Position: Defensive End

School: Michigan

Class: Senior

Height: 6’6″

Weight: 277 lb

Games Watched: 2016 – vs Rutgers, vs Ohio State, vs Florida State (Orange Bowl)

Overview: Real first name is “Vidaunte”, which means he has an excellent first name and an excellent nickname. Native of Pickerington, OH. A four-star recruit, he was seen as something of a project when joining. Sure enough, he debuted as a backup in 2013, then played a fuller part in the rotation in 2014 and 2015, before breaking through as a starter in 2016. Recorded 10 sacks and 13.5 tackles for a less in 2016, enough to earn First Team All-Big Ten honours.


Charlton uses his quick first step well to get outside tackles with his speed rush. Against Ohio State, he was consistently forcing tackles off-balance and scrambling outside to redirect his rushes, with…mixed results. Against Florida State, he combined this with fantastic drive for a sack, dipping down to get under and outside the tackle, squeezing through the tiniest gap to get an arm on the quarterback and floor him.

Charlton had a heck of a lot of fun using his agility to beat guards and centers, when the scheme allowed. He can get up to full speed quickly and squeeze through tight holes. He hasn’t got the size or power to regularly take on inside blockers, that is true. But, he’s got enough that you can wheel him in on stunts occasionally and crash the pocket from the inside.

I had been worried about his being one-dimensional as a pass rusher, but the Florida State game made me do a 180, as a brought out a pretty effective inside spin move to get to the quarterback repeatedly. The fact he looked more well-rounded as a rusher by bowl season compared to early season is massively going to work in his favour. Charlton has a lot to learn in terms of guile and technique but you look for that willingness to improve beyond the physical, and he’s demonstrated that. For example, with the spin move he needs to balance himself to maintain full control afterwards, and then he’ll be a terror.


My fear for Charlton is that his stat line seems to be padded by an astronomical number of unblocked sacks and pressures. I don’t know if it’s scheming or what, but so often he was left unabated to the quarterback, with hilarious results. I saw unblocked sacks in all three games – Rutgers deserve special mention for apparently not playing an offensive line. It makes tape study even more important for Charlton than some others.

I’ve also completely failed to mention the run game at all in my notes. It felt like Charlton was far too often nowhere near the running back, not making tackles and not scrambling to get involved. That’s not necessarily a weakness! We often forget when assessing tape that so much of it is scheme-reliant. If Jim Harbaugh told Charlton to leave tackling to the linebackers/interior linemen, we can’t criticise Charlton for doing so. It just means that it’s a little less we can glean from his tape. That said, there were a couple of occasions against Ohio State whereby he got out of position and left a huge hole. Choosing the wrong option on fake/fake-fake handoffs was often the cause of this.

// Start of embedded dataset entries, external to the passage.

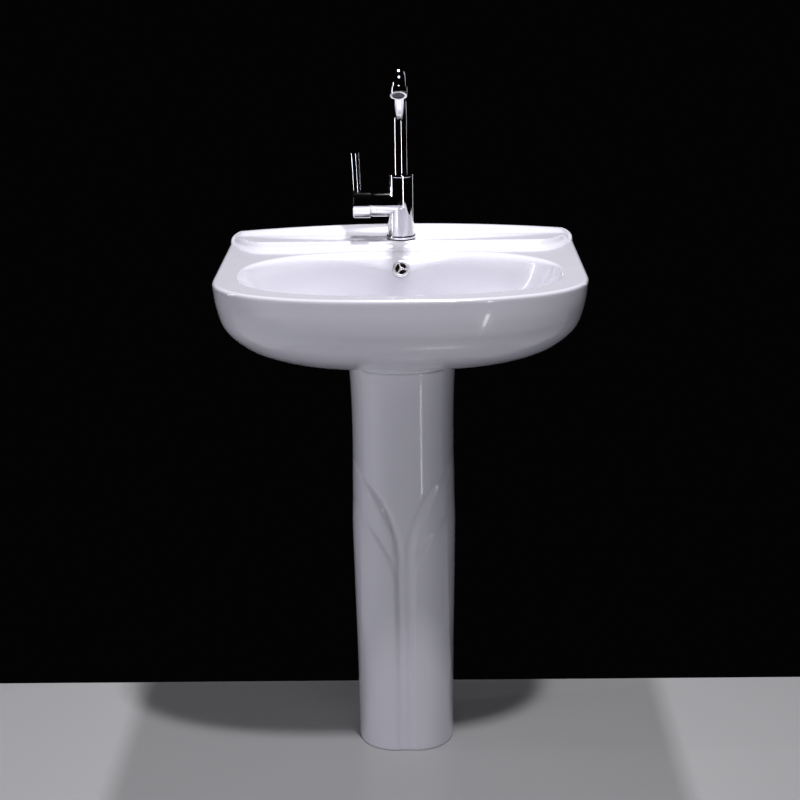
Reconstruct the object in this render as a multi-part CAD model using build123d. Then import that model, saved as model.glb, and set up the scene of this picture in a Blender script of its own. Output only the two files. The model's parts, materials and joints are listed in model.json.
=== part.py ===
from build123d import *
import math
import os

# Pedestal sink: a glazed basin on a hollow pedestal, with a side-lever mixer tap, a press-to-close
# waste and a bottle trap. Millimetres. +Z is up, +X is the user's right, +Y points at the wall.
# The origin is on the floor, below the middle of the basin. One STEP per physical piece.

os.makedirs("parts", exist_ok=True)

# ---------------------------------------------------------------- driving dimensions: basin
BASIN_HALF_WIDTH = 282.5
WALL_Y = 220.0  # plane of the wall, and of the basin's back
FRONT_Y = -220.0
WIDEST_Y = -64.0  # behind this line the sides run straight to the wall
FRONT_EXPONENT = 2.5  # superellipse power of the front in plan
SKIN = 12.0  # thickness of the cast walls
REAR_MARGIN = 60.0  # how far a section runs on behind its back plane, before it is cut
RIM_Z = 815.0
LEDGE_Z = 825.0  # top of the tap ledge
LEDGE_Y = 143.0  # front edge of the tap ledge
LEDGE_STRAIGHT_X = 225.0  # beyond this the front edge curves back
LEDGE_END_Y = 207.0  # where it meets the side of the basin
LIP_MIDDLE_Z = 839.0  # top of the arched back lip, at the middle
LIP_END_Z = 828.0
LIP_DEPTH = 14.0
LIP_SLOPE = 12.0  # depth of the slope in front of the back lip
SEAT_Z = 655.0  # where the basin rests on the pedestal

# Outer shell, from the seat up: height, half width, front edge, widest line.
SHELL_SECTIONS = [
    (SEAT_Z, 74.0, -42.0, 40.0),
    (666.0, 112.0, -70.0, 20.0),
    (680.0, 174.0, -116.0, 0.0),
    (697.0, 216.0, -156.0, -24.0),
    (716.0, 244.0, -184.0, -44.0),
    (745.0, 268.0, -208.0, -60.0),
    (780.0, 278.0, -217.0, -64.0),
    (RIM_Z, BASIN_HALF_WIDTH, FRONT_Y, WIDEST_Y),
]

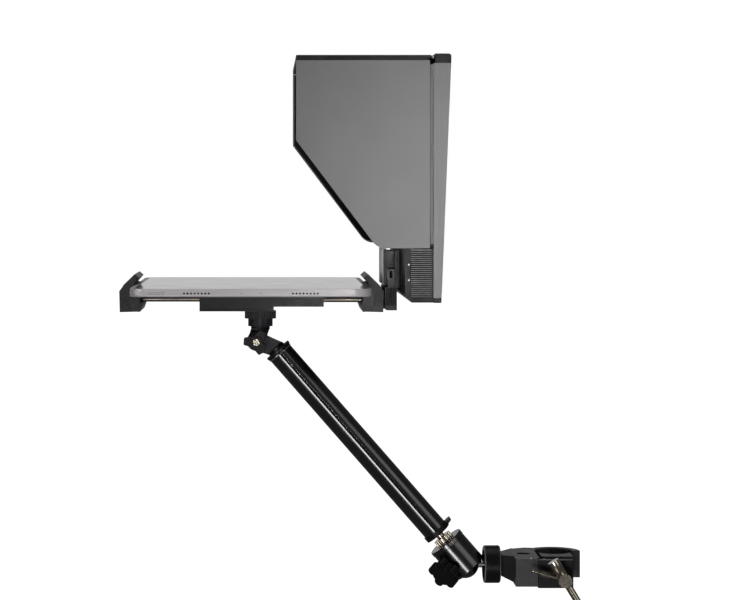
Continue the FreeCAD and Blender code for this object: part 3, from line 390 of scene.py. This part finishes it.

My main concern with Charlton is that he’s good-but-not-great in too many areas. He has good strength, and we see that often. But there are a few occasions where he gets flattened by a guard, or completely stonewalled by a tackle. He’s got good handwork (and this improved during the season), but again, sometimes doesn’t extend his arms enough. The NFL will have plenty of armsier linemen, and they can dominate him. He looks quick on tape but he only ran a 4.92 at the combine. Though he had a decent, 1.73 10-yard split (that’s not bad, but compare him to other would-be first-round defensive ends). I’ve not seen anyone propose Charlton as a defensive tackle, and not many as a 3-4 defensive end, so that might just put a bit of a cap on him.

Bottom Line

Charlton has a lot of the traits teams look for in pass rushers. He just doesn’t have any one of them in elite spades as yet. His first-step and quickness are his best trait, and he’ll give less athletic tackles kittens. He has good but not great strength, and will find himself stonewalled a touch more than is ideal. He’s raw in terms of technique, but has some of the arm-moves, footwork and pass rushing moves in his arsenal. With refinement, I think Charlton has a high ceiling, say at a Cameron Jordan level. But there’ll need to be some work to get there, and for me that puts a cap on his draft value.